Setting up the Sensu repository

In order to get started and configure your Sensu instance, clone the example repository from Github.

    git clone

The example includes a basic folder layout for running a server or API instance on Heroku. All configuration files can be dropped in the config/ folder. They will be picked up by the process when Sensu starts. The example repo also includes a basic handler (bin/showme.rb), which prints event data to STDOUT. There are a lot more handlers in the Sensu community plugins repository on Github. Since handlers are just ruby scripts, you can download the handlers you want and also put it in the bin/ directory. Don’t forget to add the correct configuration file for the handler in the config/ directory also. A great overview how to configure Sensu can be found on Joe Miller’s blog and there is also an official install guide.
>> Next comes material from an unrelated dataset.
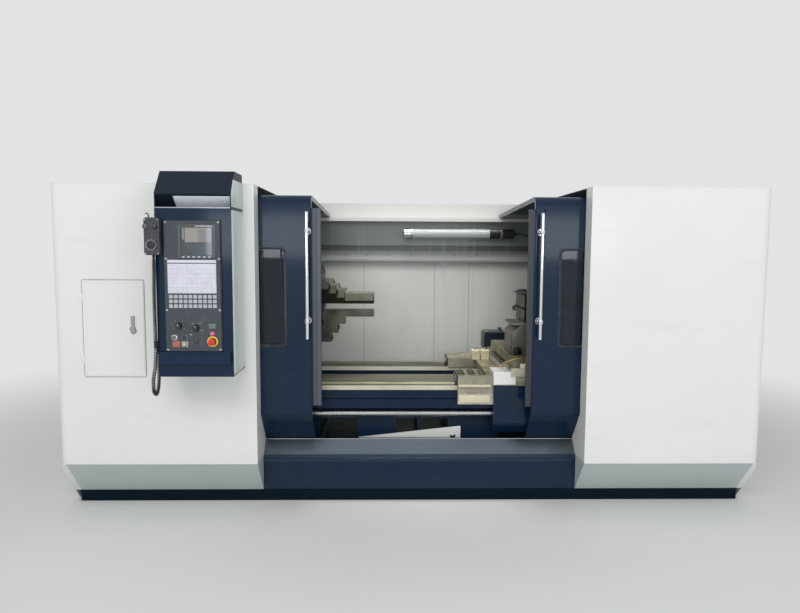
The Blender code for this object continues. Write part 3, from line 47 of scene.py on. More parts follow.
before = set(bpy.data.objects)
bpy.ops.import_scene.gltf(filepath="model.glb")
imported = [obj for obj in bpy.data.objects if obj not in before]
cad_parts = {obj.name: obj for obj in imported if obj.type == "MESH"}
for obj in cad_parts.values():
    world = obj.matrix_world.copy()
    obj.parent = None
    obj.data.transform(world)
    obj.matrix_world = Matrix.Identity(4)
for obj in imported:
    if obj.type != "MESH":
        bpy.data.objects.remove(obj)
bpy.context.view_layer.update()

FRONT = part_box("left_front_panel")[0][1]
AXES = {"X": Vector((1, 0, 0)), "Y": Vector((0, 1, 0)), "Z": Vector((0, 0, 1))}
TURNS = {"X": (0, math.pi / 2, 0), "Y": (-math.pi / 2, 0, 0), "Z": (0, 0, 0)}
OUTER_X = 2.158
SPINDLE_Y = 0.75
SPINDLE_Z = 1.235
BALL_SCREW_Y = 0.345
BALL_SCREW_Z = 0.535
OPENING_LEFT = -0.952
OPENING_RIGHT = 1.054
SKIRT_TOP = 0.303
WAY_FOOT = 0.700
WAY_TOP = 0.7295


# Sizes and colours
def paint(name, description, default):
    """A colour that a user may change."""
    return FloatVectorProperty(
        name=name, description=description, subtype="COLOR", size=3, min=0.0, max=1.0, default=default
    )


class LatheColours(bpy.types.PropertyGroup):
    """Colours of the paints, as linear red, green and blue."""

    white: paint("Housing white", "Enamel of the housings", (0.77, 0.78, 0.74))
    # The skirt grey is painted shade: the housings' white as it looks on the downward-facing skirts
    grey: paint("Skirt grey", "Enamel of the sloped skirts", (0.47, 0.53, 0.51))
    navy: paint("Door navy", "Gloss enamel of the doors, bed and control box", (0.004, 0.017, 0.042))
    plinth: paint("Plinth", "Dark paint of the plinth", (0.002, 0.008, 0.015))
    wall: paint("Rear guard grey", "Paint of the guard behind the ways", (0.60, 0.60, 0.56))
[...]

In order to deploy Sensu to Heroku, you need to create two apps. One will be the Sensu API instance and the other one the Sensu server. It doesn’t really matter, which one you start with. The important thing is, that you only need to add the RabbitMQ and Redis plugins once and can then reuse the settings on the second instance.

So create the first instance on the cedar stack from within the example repo and add the plugins:

    heroku create --stack cedar awesome-sensu-server
    heroku plugins:install redistogo
    heroku plugins:install rabbitmq
    heroku config:add API_PORT=80

You have to add the API_PORT environment variable to the server instance, since otherwise it will assume it’s running the API itself and assign the instance locale port from the PORT environment variable to use as the API port. After that is done, push the code to Heroku and scale up a worker process:

    git push heroku master
    heroku ps:scale app=1

For the API instance create a new branch in the repo or clone the example repo into a new location. Then initialize the API:

    heroku create --stack cedar awesome-sensu-api
    heroku config:add REDISTOGO_URL="value from server instance"
    heroku config:add RABBITMQ_URL="value from server instance"

Now change the Procfile to start up the API instead of the Sensu server like this:

    app: sensu-api -v -c config/config.json -d config/

Commit the changes and push it to the Heroku app:

    git push heroku-api master
    heroku ps:scale app=1

Now all you have to do is set up clients and voila, you have Heroku hosted monitoring. If you’re not yet familiar with setting up clients, I highly recommend Joe Miller’s blog again. He’s a strong contributor to Sensu and has written an abundance of blog posts and tutorials about it. And of course there is also the sensu wiki.

Further improvements

A definite improvement for plugins and handlers would be to be able to also read configuration from environment variables. At the moment the way to go is to add a configuration JSON file in the config folder. This is fine except for the fact that you’d also have API keys commited to the repo.

And obviously more bugs will probably come up, once more people run Sensu on Heroku. I’ve been running a low volume instance for a couple of weeks now and it works pretty great so far.